Faud is a complete idiot, I trashed his article talking about how Nvidia was doing their memory differently to AMD, and he's backtracked and changed his mind already.
HBM.... wait for it....... is 3d memory. Not sure why people are getting confused about that or listening to Faud.
Putting stacks of memory on top of a anything from 50-250W GPU is not going to happen, it's that simple. Nvidia don't like saying HBM memory much, nor do they like crediting AMD, they like to for years in advance pretend that they are doing something new that they came up with and be as misleading as possible.

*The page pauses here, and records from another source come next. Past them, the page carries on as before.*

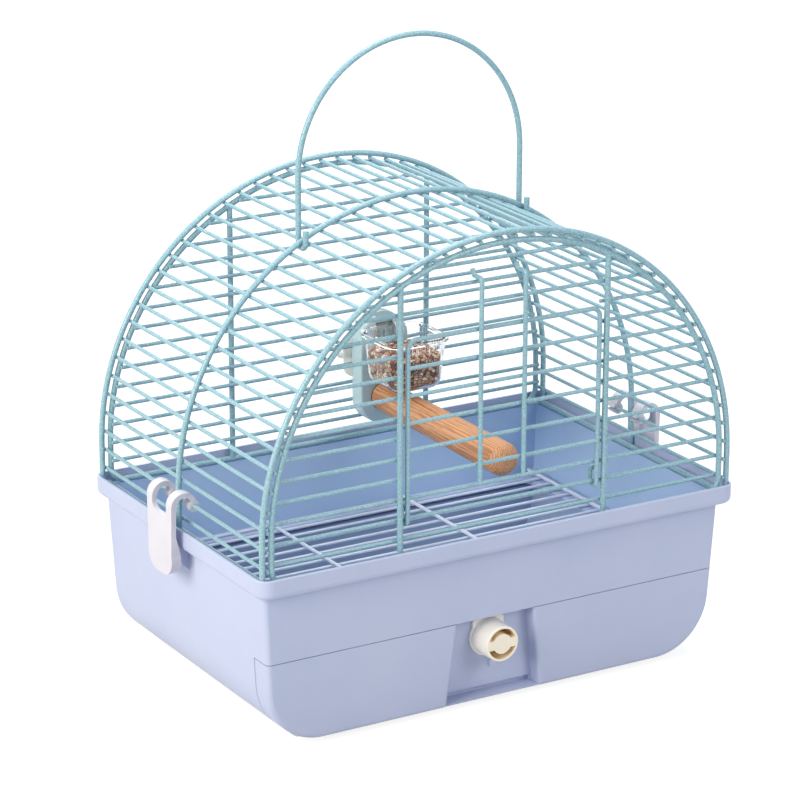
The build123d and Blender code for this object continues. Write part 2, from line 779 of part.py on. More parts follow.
# ---- Perch, its mount and the clamp -------------------------------------------------------
def make_perch_mount():
    """The block that carries the perch and the cup, with a T-slot open at its top."""
    low = rim_top + mount_low_rise
    high = rim_top + mount_high_rise
    with BuildPart() as mount:
        with BuildSketch(Plane.XZ.offset(-mount_back_y)) as outline:
            with Locations((mount_x, (low + high) / 2)):
                Rectangle(mount_width, high - low)
            ends = outline.vertices().group_by(Axis.Y)
            fillet(ends[0], mount_low_radius)
            fillet(ends[-1], mount_high_radius)
        extrude(amount=mount_thickness)
        fillet(mount.faces().sort_by(Axis.Y)[0].edges(), mount_edge)
        slot_low = rim_top + slot_low_rise
        lip_back = mount_front_y + slot_lip
        block((mount_x - slot_width / 2, lip_back, slot_low),
              (mount_x + slot_width / 2, mount_front_y + slot_depth, high), mode=Mode.SUBTRACT)
        block((mount_x - slot_neck / 2, mount_front_y, slot_low),
              (mount_x + slot_neck / 2, lip_back, high), mode=Mode.SUBTRACT)
        perch_height = rim_top + perch_rise
        rod((perch_x, mount_front_y, perch_height), (perch_x, mount_front_y + perch_socket, perch_height),
            perch_diameter + 2 * perch_gap, mode=Mode.SUBTRACT)
        rod((mount_x, mount_front_y, stud_height), (mount_x, mount_front_y + stud_head_height, stud_height),
            stud_head_diameter, mode=Mode.SUBTRACT)
        rod((mount_x, mount_front_y, stud_height), (mount_x, mount_back_y, stud_height), stud_diameter,
            mode=Mode.SUBTRACT)
    return mount.part


def make_perch():
    """The round wooden perch, seated in the mount's socket, with a rounded free end."""
    seat_y = mount_front_y + perch_socket
    with BuildPart() as perch:
        for place, diameter in ((seat_y, perch_diameter), (seat_y - perch_length, perch_end_diameter)):
            with BuildSketch(Plane.XZ.offset(-place)):
                with Locations((perch_x, rim_top + perch_rise)):
                    Circle(diameter / 2)
        loft()
        fillet(perch.faces().sort_by(Axis.Y)[0].edges(), perch_dome)
    return perch.part


def make_clamp_stud():
    """The stud that draws the clamp plate up to the mount through the panel."""
    head_y = mount_front_y + stud_head_height
    end_y = plate_back_y + nut_face_gap + nut_hub_length + stud_overrun
    with BuildPart() as stud:
        rod((mount_x, mount_front_y, stud_height), (mount_x, head_y, stud_height), stud_head_diameter)
        rod((mount_x, head_y, stud_height), (mount_x, end_y, stud_height), stud_diameter)
        chamfer(stud.faces().sort_by(Axis.Y)[-1].edges(), 0.6)
    return stud.part


def make_clamp_plate():
    """The plate behind the panel's bars."""
    with BuildPart() as plate:
        with BuildSketch(Plane.XZ.offset(-plate_back_y)):
            with Locations((mount_x, stud_height)):
                RectangleRounded(clamp_plate_width, clamp_plate_height, clamp_plate_corner)
                Circle(stud_diameter / 2, mode=Mode.SUBTRACT)
        extrude(amount=clamp_plate_thickness)
        fillet(plate.faces().sort_by(Axis.Y)[-1].outer_wire().edges(), 1)
    return plate.part


def make_wing_nut():
    """The moulded wing nut that turns on the stud."""
    low_y = plate_back_y + nut_face_gap
    high_y = low_y + nut_hub_length
    with BuildPart() as nut:
        with BuildSketch(Plane.XY.offset(stud_height - nut_wing_thickness / 2)):
            with Locations((mount_x, low_y + 1 + nut_wing_height / 2)):
                SlotOverall(nut_span, nut_wing_height)
        extrude(amount=nut_wing_thickness)
        fillet(nut.faces().filter_by(Axis.Z).edges(), 1)
        rod((mount_x, low_y, stud_height), (mount_x, high_y, stud_height), nut_hub_diameter)
        rod((mount_x, high_y, stud_height), (mount_x, high_y + nut_span, stud_height), nut_hub_diameter,
            mode=Mode.SUBTRACT)
        rod((mount_x, low_y - 1, stud_height), (mount_x, high_y + 1, stud_height),
            stud_diameter + 2 * nut_bore_gap, mode=Mode.SUBTRACT)
    return nut.part


# ---- Feeder cup ---------------------------------------------------------------------------
cup_low = rim_top + cup_low_rise
cup_high = rim_top + cup_high_rise
cup_y = cup_back_y - cup_flange - cup_depth / 2


def cup_form(inset, low, high):
    """The tapering body of the cup, moved inwards, between two heights."""
    with BuildPart() as form:
        for height in (low, high):
            part_way = (height - cup_low) / (cup_high - cup_low)
            width = cup_foot_width + part_way * (cup_width - cup_foot_width) - 2 * inset
            depth = cup_foot_depth + part_way * (cup_depth - cup_foot_depth) - 2 * inset
            with BuildSketch(Plane.XY.offset(height)):
                with Locations((mount_x, cup_y)):
                    RectangleRounded(width, depth, cup_corner - inset)
        loft()
        fillet(form.faces().sort_by(Axis.Z)[0].edges(), cup_foot_radius - inset)
    return form.part


def make_feeder_cup():
    """The clear cup: tapered walls, a flanged and ribbed rim, and the tab that hangs it."""
    flange_low = cup_high - cup_flange_height
    tab_low = rim_top + slot_low_rise + tab_gap
    tab_front = mount_front_y + slot_lip + tab_gap
    tab_back = mount_front_y + slot_depth - tab_gap
    tab_half = slot_width / 2 - tab_gap
    neck_half = slot_neck / 2 - tab_gap
    inner_back = cup_y + cup_depth / 2 - cup_wall
    with BuildPart() as cup:
        add(cup_form(0, cup_low, cup_high))
        with BuildSketch(Plane.XY.offset(flange_low)):
            with Locations((mount_x, cup_y)):
                RectangleRounded(cup_width + 2 * cup_flange, cup_depth + 2 * cup_flange, cup_corner + cup_flange)
        extrude(amount=cup_flange_height)
        block((mount_x - neck_half, inner_back, tab_low), (mount_x + neck_half, tab_front, cup_high))
        block((mount_x - tab_half, tab_front, tab_low), (mount_x + tab_half, tab_back, cup_high))
        add(cup_form(cup_wall, cup_low + cup_wall, cup_high + cup_wall), mode=Mode.SUBTRACT)
        rib_middle = flange_low - cup_rib_height / 2
        rib_count = int((cup_width - 2 * cup_corner) / cup_rib_pitch)
        for turn in (0, 90, 180):
            reach = cup_width / 2 - cup_rib
            with Locations(Location((mount_x, cup_y, rib_middle), (0, 0, turn))):
                with Locations((0, -reach, 0)):
                    with GridLocations(cup_rib_pitch, 0, rib_count, 1):
                        Box(cup_rib, 2 * cup_rib, cup_rib_height)
    return cup.part


def make_seed_mix():
    """The fill of seed, lying a hair inside the cup's walls."""
    with BuildPart() as seed:
        add(cup_form(cup_wall + seed_gap, cup_low + cup_wall + seed_gap, rim_top + seed_top_rise))
        fillet(seed.faces().sort_by(Axis.Z)[-1].edges(), seed_edge)
    return seed.part


# ---- Build and export ---------------------------------------------------------------------
os.makedirs("parts", exist_ok=True)
front_frame = make_panel_frame(front_frame_y)
back_frame = make_panel_frame(back_frame_y)
door_frame = make_door_frame()
clip_right = make_clip()

save(make_tub(), "tub")
save(make_drawer(), "drawer")
save(make_latch_knob(), "latch_knob")
save(make_grate_rods(), "grate_rods")
save(make_grate_cross_rods(), "grate_cross_rods")
save(make_arch(front_frame_y), "front_arch")
save(make_arch(0), "middle_arch")
save(make_arch(back_frame_y), "back_arch")
save(make_roof_wires(), "roof_wires")
save(make_sill_wire(-1), "sill_wire_left")
save(make_sill_wire(1), "sill_wire_right")
save(front_frame, "front_panel_frame")
save(make_bars([front_bar_height(level) for level in lower_bars], front_bars_y), "front_bars_lower")
save(make_bars([front_bar_height(level) for level in upper_bars], front_bars_y), "front_bars_upper")
save(make_stub_bars(-1), "front_side_bars_left")
save(make_stub_bars(1), "front_side_bars_right")
save(make_post(-post_x, front_frame_y, front_frame), "door_post_left")
save(make_post(post_x, front_frame_y, front_frame), "door_post_right")
save(back_frame, "back_panel_frame")
save(make_bars([rim_top + back_rise + row * back_pitch for row in range(back_bar_count)], back_bars_y),
     "back_bars")
save(make_post(-post_x, back_frame_y, back_frame), "back_post_left")
save(make_post(post_x, back_frame_y, back_frame), "back_post_right")
save(door_frame, "door_frame")
save(make_door_bars(door_frame), "door_bars")
save(make_door_stays(), "door_stays")
save(make_carry_handle(), "carry_handle")
save(clip_right, "clip_right")
save(mirror(clip_right, about=Plane.YZ), "clip_left")
save(make_perch_mount(), "perch_mount")
save(make_perch(), "perch")
save(make_clamp_stud(), "clamp_stud")
save(make_clamp_plate(), "clamp_plate")
save(make_wing_nut(), "wing_nut")
save(make_feeder_cup(), "feeder_cup")
save(make_seed_mix(), "seed_mix")
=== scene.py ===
"""Finish, seed, light and camera for the bird travel carrier. Metres, in the part's own frame."""

import json
import math
import random

import bmesh
import bpy
from mathutils import Matrix, Vector


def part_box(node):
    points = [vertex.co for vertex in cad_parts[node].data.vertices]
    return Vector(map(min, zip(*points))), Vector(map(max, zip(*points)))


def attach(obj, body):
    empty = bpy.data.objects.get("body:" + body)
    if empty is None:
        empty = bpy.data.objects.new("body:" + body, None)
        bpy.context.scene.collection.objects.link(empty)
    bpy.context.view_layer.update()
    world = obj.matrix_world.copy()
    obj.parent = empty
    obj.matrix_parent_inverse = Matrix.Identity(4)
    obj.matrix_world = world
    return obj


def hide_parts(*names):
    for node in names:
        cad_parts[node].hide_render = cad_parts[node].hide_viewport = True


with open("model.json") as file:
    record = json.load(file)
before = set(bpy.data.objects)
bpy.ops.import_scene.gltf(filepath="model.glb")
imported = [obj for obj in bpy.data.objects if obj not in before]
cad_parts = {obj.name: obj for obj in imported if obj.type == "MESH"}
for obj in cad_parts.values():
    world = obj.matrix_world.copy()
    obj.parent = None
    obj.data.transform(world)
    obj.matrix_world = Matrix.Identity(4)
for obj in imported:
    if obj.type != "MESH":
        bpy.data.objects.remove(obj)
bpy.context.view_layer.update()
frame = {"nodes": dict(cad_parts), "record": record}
nodes = frame["nodes"]


# ---- Colours ------------------------------------------------------------------------------
def srgb(red, green, blue):
    """A colour written as 0 to 255 values, as the linear one that a shader takes."""
    linear = []
    for value in (red, green, blue):
        part = value / 255
        linear.append(part / 12.92 if part <= 0.04045 else ((part + 0.055) / 1.055) ** 2.4)
    return (*linear, 1.0)


# ---- Shader helpers -----------------------------------------------------------------------
# A Mix node's colour sockets, by their places in its lists of sockets
mix_first = 6
mix_second = 7
mix_result = 2


def add_node(tree, kind, **settings):
    """A new shader node with its settings."""
    node = tree.nodes.new(kind)
    for name, value in settings.items():
        setattr(node, name, value)
    return node


def start_material(name, roughness):
    """A new Principled material, returned with its tree and shader."""
    material = bpy.data.materials.new(name)
    material.use_nodes = True
    tree = material.node_tree
    shader = tree.nodes["Principled BSDF"]
    shader.inputs["Roughness"].default_value = roughness
    return material, tree, shader


def object_coordinates(tree, scale=(1, 1, 1)):
    """Object coordinates, multiplied by a scale for each axis."""
    place = add_node(tree, "ShaderNodeTexCoord")
    mapping = add_node(tree, "ShaderNodeMapping")
    mapping.inputs["Scale"].default_value = scale
    tree.links.new(place.outputs["Object"], mapping.inputs["Vector"])
    return mapping.outputs["Vector"]


def object_axes(tree):
    """Object coordinates as three values, under the names X, Y and Z."""
    axes = add_node(tree, "ShaderNodeSeparateXYZ")
    tree.links.new(object_coordinates(tree), axes.inputs["Vector"])
    return axes.outputs


def add_math(tree, operation, first, second=0):
    """A Math node on one or two values, each a socket or a number."""
    node = add_node(tree, "ShaderNodeMath", operation=operation)
    for socket, value in zip(node.inputs, (first, second)):
        if isinstance(value, (int, float)):
            socket.default_value = value
        else:
            tree.links.new(value, socket)
    return node.outputs["Value"]


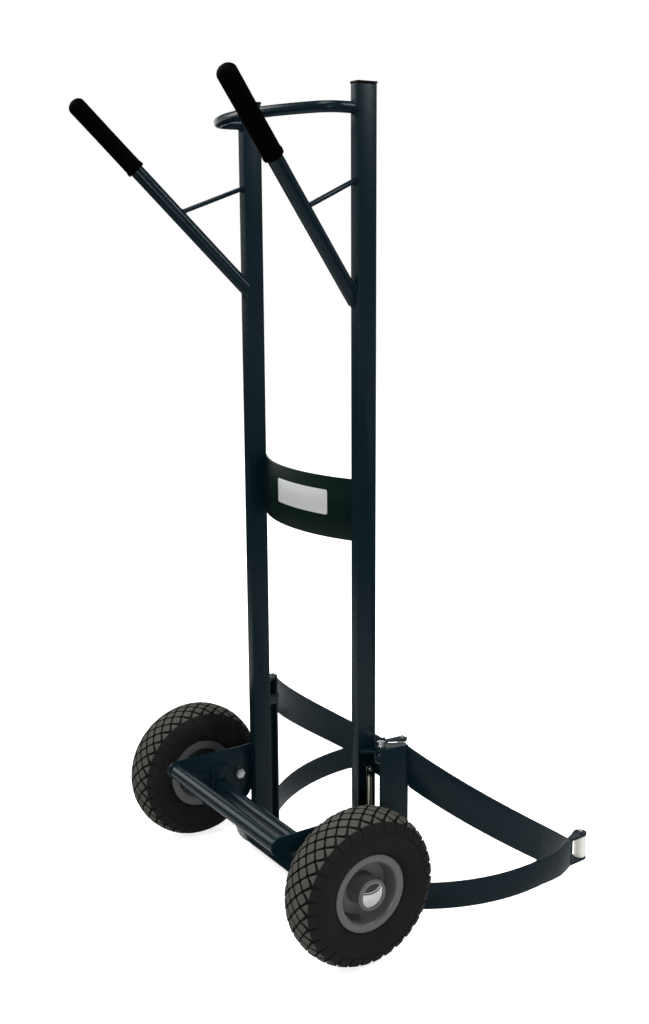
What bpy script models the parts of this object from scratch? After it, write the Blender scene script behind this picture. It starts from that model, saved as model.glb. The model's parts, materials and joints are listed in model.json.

Each individual stack of HBM is a 3d stack itself of anything from 5-9 chips(1 logic and 4-8 memory chips), that is your 3d part. 2.5d is how you connect them to the gpu. You can do it in 3d but it both increases the size and cost of your gpu and makes cooling it much more difficult.
Unless Volta is a mobile only chip then it won't have 3D memory stacked on top of it. 3d stacking of memory over a proper processor is pretty much limited to the <5W range, that might get closer to 10W but not much more so. There is no fundamental reason to do it, the saving from 2.5d to 3d is miniscule. Where going off die to on package might drop communication between gpu and memory from 50W to 2W, 2.5d to 3d would go from 2W to 1W or maybe more like 1.5W. Latency, very little difference. The only real thing you gain is package size, but increased costs, increased design complexity, increased die size, increased production time.
Actual 3d stacking in that sense will be pretty much limited to stupid ass watches, and stupid ass wearable devices where package size is critical to device size. A graphics card inside a PC or even a laptop has no such package size problems.